Punctuating years of political combat, today marks the beginning of Medicaid enrollment under the new expansion rules, vastly broadening eligibility in a program that was previously one of the least generous in the country.
The new rules, passed by the General Assembly in a special session earlier this year, allows those with an annual income up to 138 percent of the federal poverty level — or $16,753 for individuals and $34,638 for a family of four — to enroll, including previously excluded single adults.
Under the state’s old rules, a disabled adult could only make $9,700 a year to qualify, while parents of young children were limited to just $6,900 a year.
Since expansion passed the General Assembly in May, the Department of Medical Assistance Services, which manages Medicaid in Virginia, has been focused on expanding coverage by January and encouraging as many of the estimated 400,000 newly-eligible Virginians to sign up as possible.
It started a website, www.coverva.org, to provide information about expansion, and new enrollees can sign up online (at CommonHelp or through healthcare.gov). They can also mail in a paper form or visit their local Department of Social Services, which has also been gearing up to enroll the newly eligible population.
But questions remain about expansion as the state barrels toward January. DMAS is due to submit a waiver to the federal government this week requesting permission to launch a new work requirement for Medicaid beneficiaries. But it could still take up to two years to launch that requirement, a timeline that has left Republicans fuming.

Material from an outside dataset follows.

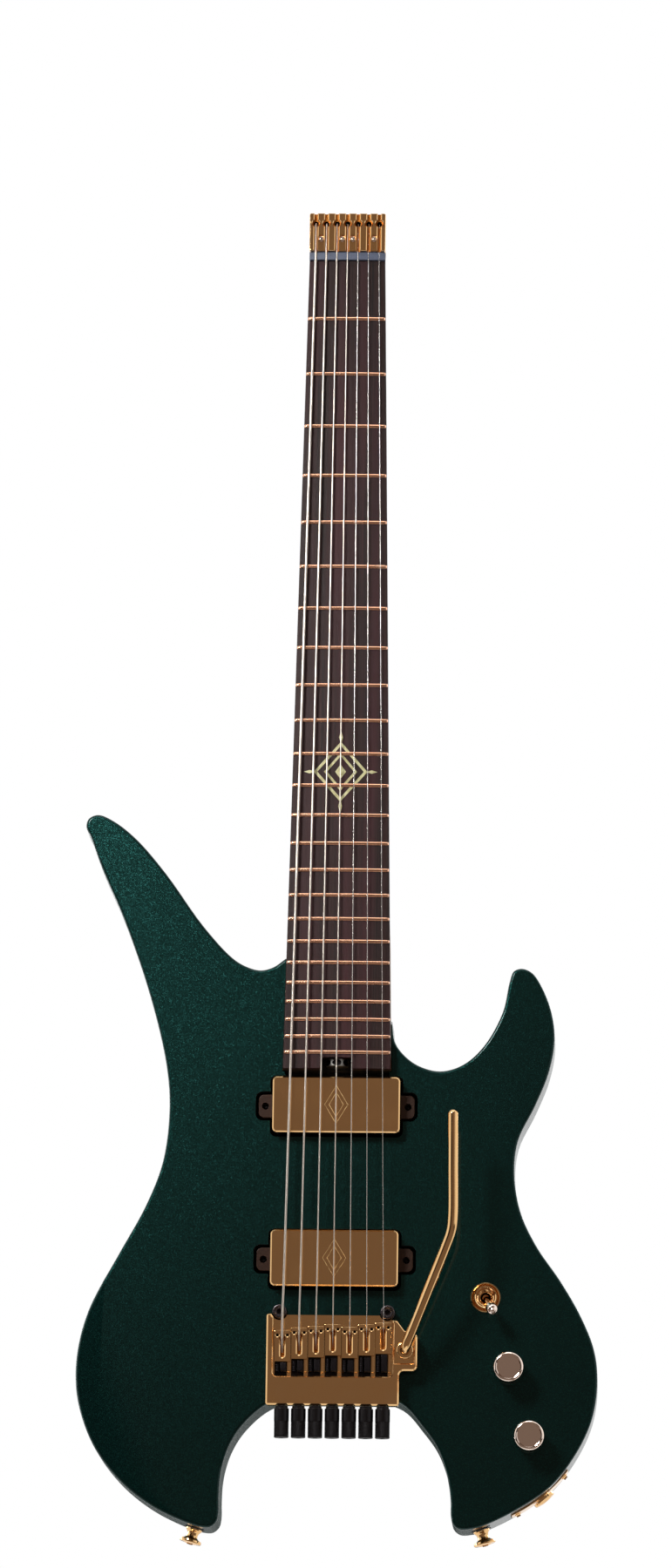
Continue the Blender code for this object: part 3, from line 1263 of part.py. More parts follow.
def strap_buttons():
    """Name, seat and outward direction of each strap button."""
    for name, x, z, side in STRAP_BUTTONS:
        axis = Vector((side * math.sin(BUTTON_LEAN), 0, -math.cos(BUTTON_LEAN)))
        yield name, edge_seat(x, z, axis, BUTTON_FOOT_RADIUS), axis
    yield "strap_button_horn", at(HORN_BUTTON[0], -BODY_THICKNESS, HORN_BUTTON[1]), Vector((0, 1, 0))


def build_strap_buttons():
    head = BUTTON_LENGTH - BUTTON_HEAD_THICKNESS
    profile = (
        (0, -BUTTON_SCREW_LENGTH), (BUTTON_SCREW_RADIUS, -BUTTON_SCREW_LENGTH),
        (BUTTON_SCREW_RADIUS, RUNNING_GAP), (BUTTON_FOOT_RADIUS, RUNNING_GAP),
        (BUTTON_FOOT_RADIUS, BUTTON_FOOT_HEIGHT), (BUTTON_WAIST_RADIUS, 2 * BUTTON_FOOT_HEIGHT),
        (BUTTON_WAIST_RADIUS, head - BUTTON_EDGE), (BUTTON_HEAD_RADIUS, head),
        (BUTTON_HEAD_RADIUS, BUTTON_LENGTH - BUTTON_EDGE), (BUTTON_HEAD_RADIUS - BUTTON_EDGE, BUTTON_LENGTH),
        (0, BUTTON_LENGTH),
    )
    for name, base, axis in strap_buttons():
        add_object(name, turned(profile, base, axis, 12), GOLD)


for old in list(bpy.data.objects):
    bpy.data.objects.remove(old)

BODY_PAINT = material("metallic_green_paint", (0.012, 0.085, 0.055), 0.6, 0.25)
NECK_WOOD = material("satin_maple", (0.42, 0.24, 0.11), 0.0, 0.45)
ROSEWOOD = material("rosewood", (0.035, 0.018, 0.016), 0.0, 0.5)
GOLD = material("gold_plate", (0.70, 0.43, 0.15), 1.0, 0.2)
BLACK_METAL = material("black_metal", (0.02, 0.018, 0.018), 0.6, 0.4)
STEEL = material("steel", (0.45, 0.45, 0.46), 1.0, 0.35)
STRING_STEEL = material("string_steel", (0.62, 0.60, 0.57), 1.0, 0.3)
BRASS = material("brass", (0.55, 0.38, 0.16), 1.0, 0.3)
GRAPHITE = material("graphite", (0.06, 0.065, 0.08), 0.0, 0.5)
DARK_PLASTIC = material("dark_plastic", (0.02, 0.014, 0.012), 0.0, 0.45)
COVER_PLASTIC = material("black_plastic", (0.01, 0.01, 0.01), 0.0, 0.35)
GUIDE = material("guide", (0.8, 0.1, 0.1), 0.0, 1.0)

TREMOLO = add_pivot("tremolo_pivot", PIVOT)

build_body()
build_neck()
build_truss_rod()
build_fretboard()
build_nut()
build_headpiece()
build_strings()
build_tremolo_plate()
build_saddles()
build_tuners()
build_tremolo_block()
build_posts()
build_springs()
build_arm()
build_pickups()
build_controls()
build_covers()
build_jack()
build_strap_buttons()

for shown in bpy.data.objects:
    if shown.type == "MESH" and shown.modifiers:
        even = shown.modifiers.new("even_shading", "WEIGHTED_NORMAL")
        even.keep_sharp = True
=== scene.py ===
import math

import bmesh
import bpy
from mathutils import Matrix, Vector


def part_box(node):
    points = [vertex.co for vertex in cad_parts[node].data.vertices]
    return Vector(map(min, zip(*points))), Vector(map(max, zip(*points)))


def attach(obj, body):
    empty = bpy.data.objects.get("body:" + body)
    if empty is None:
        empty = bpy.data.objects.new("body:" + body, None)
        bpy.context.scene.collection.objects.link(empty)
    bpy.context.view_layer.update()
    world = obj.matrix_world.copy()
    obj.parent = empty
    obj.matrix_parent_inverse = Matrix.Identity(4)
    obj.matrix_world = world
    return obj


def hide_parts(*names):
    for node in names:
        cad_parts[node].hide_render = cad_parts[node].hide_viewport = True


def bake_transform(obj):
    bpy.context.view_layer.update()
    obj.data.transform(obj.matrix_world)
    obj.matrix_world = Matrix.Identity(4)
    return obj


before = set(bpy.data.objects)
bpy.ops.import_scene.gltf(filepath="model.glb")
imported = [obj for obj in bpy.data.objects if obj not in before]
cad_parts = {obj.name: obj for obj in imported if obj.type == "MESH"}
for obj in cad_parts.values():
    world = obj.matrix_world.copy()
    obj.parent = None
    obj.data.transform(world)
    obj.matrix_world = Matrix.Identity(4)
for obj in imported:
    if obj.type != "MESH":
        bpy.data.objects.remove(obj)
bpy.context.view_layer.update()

# All sizes are in metres. +Z runs up the neck and the strings face -Y. A height is measured out from the
# flat front of the body, towards the strings.
BODY_FRONT_Y = -0.004
BODY_THICKNESS = 0.042
OUTWARD = Vector((0, -1, 0))
INWARD = Vector((0, 1, 0))
UP = Vector((0, 0, 1))
GAP = 0.0003

# Strings and scale
SCALE_LENGTH = 0.6731
BRIDGE_LINE_Z = 0.1354
NUT_Z = BRIDGE_LINE_Z + SCALE_LENGTH
STRING_COUNT = 7
NUT_SPREAD = 0.0399
BRIDGE_SPREAD = 0.0622
STRING_RADII = (0.00078, 0.00062, 0.00048, 0.00036, 0.00026, 0.0002, 0.00016)
WOUND_STRINGS = 4
STRING_LIFT_AT_NUT = 0.00155
STRING_LIFT_AT_BRIDGE = 0.0039
INTONATION = (0.0064, 0.0048, 0.0038, 0.0026, 0.0041, 0.0024, 0.0012)


def fret_z(number):
    return NUT_Z - SCALE_LENGTH * (1 - 2 ** (-number / 12))


# Fretboard and neck
FRET_COUNT = 24
FRET_WIDTH = 0.0024
FRET_HEIGHT = 0.0011
BOARD_TOP = 0.010
BOARD_THICKNESS = 0.006
BOARD_RADIUS = 0.406
BOARD_NUT_WIDTH = 0.0477
BOARD_END_WIDTH = 0.067
BOARD_OVERHANG = 0.0103
INLAY_Z = 0.4805
SIDE_DOT_FRETS = (3, 5, 7, 9, 12, 15, 17, 19, 21, 24)
OCTAVE_FRETS = (12, 24)
BOARD_END_Z = fret_z(FRET_COUNT) - BOARD_OVERHANG
NECK_TOP = BOARD_TOP - BOARD_THICKNESS - GAP
NECK_DEPTH_AT_NUT = 0.0135
NECK_DEPTH_AT_HEEL = 0.0165
HEEL_DEPTH = 0.016
HEEL_LENGTH = 0.076
HEEL_BLEND = 0.026
HEEL_END_SQUARENESS = 14.0
HEEL_SQUARENESS = 12.0
SHAFT_SQUARENESS = 2.3
HEAD_SQUARENESS = 2.6
POCKET_RUN_OUT = 0.020
WHEEL_NOTCH_WIDTH = 0.0186
WHEEL_NOTCH_LENGTH = 0.0072
WHEEL_RADIUS = 0.0068
WHEEL_THICKNESS = 0.005
WHEEL_HEIGHT = 0.0008

# Nut and headpiece
NUT_LENGTH = 0.005
HEADPIECE_LENGTH = 0.0243
HEADPIECE_WIDTH = 0.048
HEADPIECE_SLOT = 0.0022
HEADPIECE_HOLE_RADIUS = 0.00235
HEADPIECE_HOLE_FROM_END = 0.0064
HEADPIECE_RISE = 0.0022
HEADPIECE_SCREW_RADIUS = 0.0021
HEAD_END_Z = NUT_Z + NUT_LENGTH + GAP + HEADPIECE_LENGTH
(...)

According to health care advocates, expansion will make a huge difference in the lives of thousands of low-income Virginians. Up to half of the expansion population is estimated to have a mental-health or substance-use diagnosis.
But barriers will remain for many. The state’s free clinics often cover people up to 200 percent of the federal poverty level or higher, and now they’re preparing for what expansion means for them as they continue to serve those who still go without insurance.
And Medicaid doesn’t cover everything. Most notably, the program lacks a dental benefit for adults, who often find themselves visiting free mobile clinics to get painful teeth extracted.